I found a new use for an old refrigerator. I gutted it out and added some wheels and a 3/4" plywood top and even some shelves where the bottom was.Since it was a side by side model it already had some shelves.Great project and just the right height too.Very sturdy.

Donny


----------



## firehawkmph (Apr 26, 2008)

Don,
That is unbelievable. Man's ingenuity never ceases to amaze me. Good job on creating something very useful from something that otherwise would be a burden. Now if you could only figure out a way to keep the cooling aspect you could have a rolling beercooler workbench. Arrgggghhhhh.
Mike Hawkins


----------



## Kenbo (Sep 16, 2008)

Man, that's great!!!! Most people would just throw it away.
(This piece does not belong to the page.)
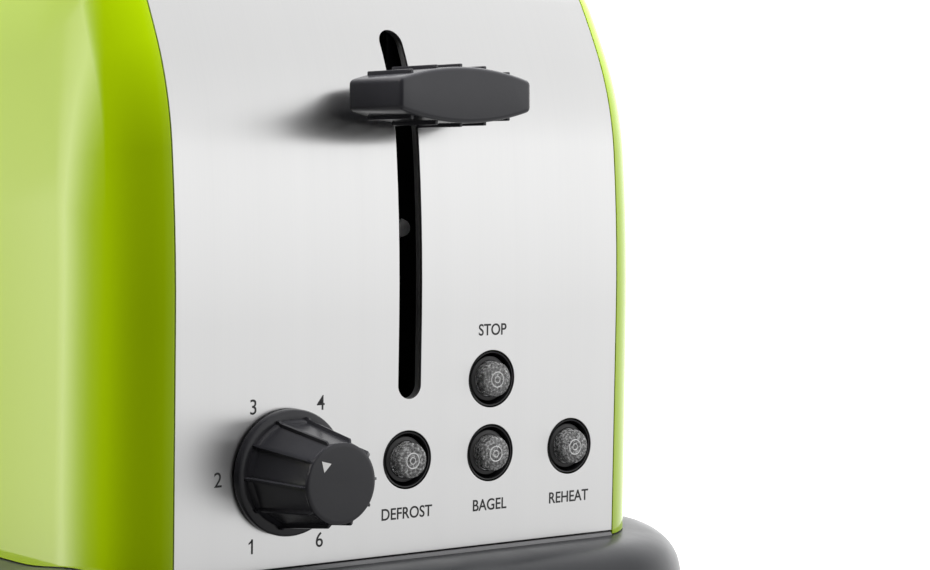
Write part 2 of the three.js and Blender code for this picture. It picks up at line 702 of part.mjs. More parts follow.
function addHousing() {
  place("plinth", plinth(), PLINTH_GREY);
  place("bottom_plate", bottomPlate(), ZINC);
  place("front_end_panel", frontPanel(), STEEL);
  place("rear_end_panel", rearPanel(), STEEL);
  place("top_plate", topPlate(), STEEL);
  place("cheek_left", cheek(-1), GREEN);
  place("cheek_right", cheek(1), GREEN);
  place("cord_gland", gland(), BLACK);
  for (const [endName, end] of [["front", -1], ["rear", 1]]) {
    for (const [sideName, side] of [["left", -1], ["right", 1]]) {
      place(`foot_${endName}_${sideName}`, foot(side, end), RUBBER);
    }
  }
}

function addChassis() {
  place("chassis_plate_front", chassisPlate(CHASSIS.front), ZINC);
  place("chassis_plate_rear", chassisPlate(CHASSIS.rear), ZINC);
  for (const [sideName, side] of [["left", -1], ["right", 1]]) {
    place(`heat_shield_${sideName}`, heatShield(side), ZINC);
    place(`slot_collar_${sideName}`, slotCollar(side), STEEL);
    for (const [row, distance, towards] of [["outer", HEATER.outer, -1], ["inner", HEATER.inner, 1]]) {
      const x = side * distance;
      place(`heater_board_${sideName}_${row}`, heaterBoard(x), MICA);
      place(`heater_ribbon_${sideName}_${row}`, heaterRibbon(x, side * towards), RIBBON);
      const guideX = side * (SLOT.x - towards * GUIDE.offset);
      place(`bread_guide_${sideName}_${row}`, breadGuide(guideX), ZINC);
    }
  }
}

function addCarriage() {
  place("carriage_slider", slider(), ZINC);
  place("bread_lifter_left", lifter(-1), ZINC);
  place("bread_lifter_right", lifter(1), ZINC);
  place("armature", armature(), ZINC);
  place("lever_arm", leverArm(), ZINC);
  place("lever_knob", leverKnob(), KNOB_GREY);
  place("return_spring", returnSpring(), ZINC);
  place("guide_rod", guideRod(), ZINC);
  place("rod_bracket_top", rodBracket(-18, ROD.top + GAP, ROD.top + 3.5), ZINC);
  place("rod_bracket_bottom", rodBracket(4, ROD.bottom - 3.5, ROD.bottom - GAP), ZINC);
  place("electromagnet", electromagnet(), COPPER);
}

function addControls() {
  place("lever_slot_guide", slotGuide(), BLACK);
  place("slot_guide_screw", guideScrew(), ZINC);
  place("control_board", controlBoard(), BOARD_GREEN, panelFrame);
  place("potentiometer", potentiometer(), ZINC, panelFrame, DIAL.x, DIAL.up);
  place("dial_shaft", dialShaft(), ZINC, panelFrame, DIAL.x, DIAL.up);
  place("dial_knob", dialKnob(), KNOB_GREY, panelFrame, DIAL.x, DIAL.up);
  for (const { name, x, up } of BUTTONS) {
    place(`bezel_${name}`, buttonBezel(), BLACK, panelFrame, x, up);
    place(`button_${name}`, buttonCap(), CLEAR, panelFrame, x, up);
  }
}

function addCrumbTray() {
  place("crumb_tray", crumbPan(), ZINC);
  place("crumb_tray_pull", crumbPull(), PLINTH_GREY);
}

addHousing();
addChassis();
addCarriage();
addControls();
addCrumbTray();

export default toaster;
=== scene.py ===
# The toaster's looks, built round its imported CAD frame. Shapes are worked out in millimetres in the
# row frame and become metres when a piece is made.
import json
import math

import bmesh
import bpy
from mathutils import Matrix, Vector


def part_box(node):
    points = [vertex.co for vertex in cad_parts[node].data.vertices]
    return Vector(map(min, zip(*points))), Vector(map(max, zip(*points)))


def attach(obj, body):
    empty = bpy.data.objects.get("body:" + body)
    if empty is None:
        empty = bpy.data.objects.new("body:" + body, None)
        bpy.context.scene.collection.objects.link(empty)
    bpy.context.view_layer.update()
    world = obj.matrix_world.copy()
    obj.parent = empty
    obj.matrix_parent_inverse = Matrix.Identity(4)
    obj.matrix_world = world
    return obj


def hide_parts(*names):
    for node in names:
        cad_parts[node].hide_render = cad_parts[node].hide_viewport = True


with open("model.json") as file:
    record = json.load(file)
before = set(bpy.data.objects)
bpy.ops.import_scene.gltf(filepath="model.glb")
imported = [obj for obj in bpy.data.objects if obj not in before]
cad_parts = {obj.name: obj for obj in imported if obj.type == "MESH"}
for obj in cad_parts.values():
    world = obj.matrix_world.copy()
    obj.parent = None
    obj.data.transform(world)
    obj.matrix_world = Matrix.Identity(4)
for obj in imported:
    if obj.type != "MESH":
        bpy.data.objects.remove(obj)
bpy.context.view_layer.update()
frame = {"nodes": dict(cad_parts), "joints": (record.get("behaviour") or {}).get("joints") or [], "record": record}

MM = 0.001


def box(node):
    """Lowest and highest corner of a CAD node, in millimetres."""
    low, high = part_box(node)
    return low / MM, high / MM


def middle(node):
    low, high = box(node)
    return (low + high) / 2


# ---- driving dimensions, from the frame ----

PLINTH_LOW, PLINTH_HIGH = box("plinth")
PANEL_LOW, PANEL_HIGH = box("front_end_panel")
CHEEK_LOW, CHEEK_HIGH = box("cheek_right")

SIDE = CHEEK_HIGH.x
RIM = CHEEK_LOW.x
PANEL_EDGE = PANEL_HIGH.x
PANEL_FOOT = PANEL_LOW.z
ROOF = box("top_plate")[1].z
FLARE = PLINTH_HIGH.x - SIDE
FRONT = PLINTH_LOW.y + FLARE
REAR = PLINTH_HIGH.y - FLARE
CENTRE_Y = (FRONT + REAR) / 2
SHEET = 0.8
SEAM = 0.3

# The control end's outline: it leans out, then bends back in arcs of (radius, heading after it).
LEAN = math.radians(-1.5)
STRAIGHT = 62
BENDS = ((410, 4.5), (80, 24.5), (200, 29))
FACET = math.radians(1.2)

# The steel ends' own frame: X to the right, Y up the panel, Z out of it.
UP = Vector((0, math.sin(LEAN), math.cos(LEAN)))
OUT = Vector((1, 0, 0)).cross(UP)
PANEL_TURN = Matrix(((1, 0, 0), UP, OUT)).transposed().to_4x4()
PANEL = Matrix.Translation((0, FRONT, PANEL_FOOT)) @ PANEL_TURN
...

Good for you for seeing the potential. Great job.
Ken


----------



## YouNGwOOd (Apr 21, 2008)

Cool Idea! how'd you think of that? Good one. Cracks me up...looks great though.


----------



## don716 (Mar 1, 2008)

Well, I liked that table so much that I made another one yesterday.If you are on a budget but want a great table this is the way to go. I already had some scrap plywood for the top so I have about $14.00 in the whole thing.The $14.00 is the wheels.I'll post pics of my new one later. I've got a planner stand made from an old sink stand from a bathroom. Also a woodbox made from a small chest type freezer. Other projects are sure to come soon.

Donny


----------



## phinds (Mar 25, 2009)

Really clever. You should send the plans to some "green" magazine ... a new way to recycle.


----------



## don716 (Mar 1, 2008)

Here are some pics of the new table I made and some of the planner stand.
Donny


----------



## don716 (Mar 1, 2008)

Here are the rest of them.

Donny


----------



## LarrySch (Dec 31, 2007)

Great ideas, its amazing what you can come up with - when the funding is low and you have to be on a tight budget. Great job! Sure gave me some ideas.


----------



## Gerry KIERNAN (Apr 20, 2007)

Kudos to you Donny for your very creative and practical recycling.

Gerry


----------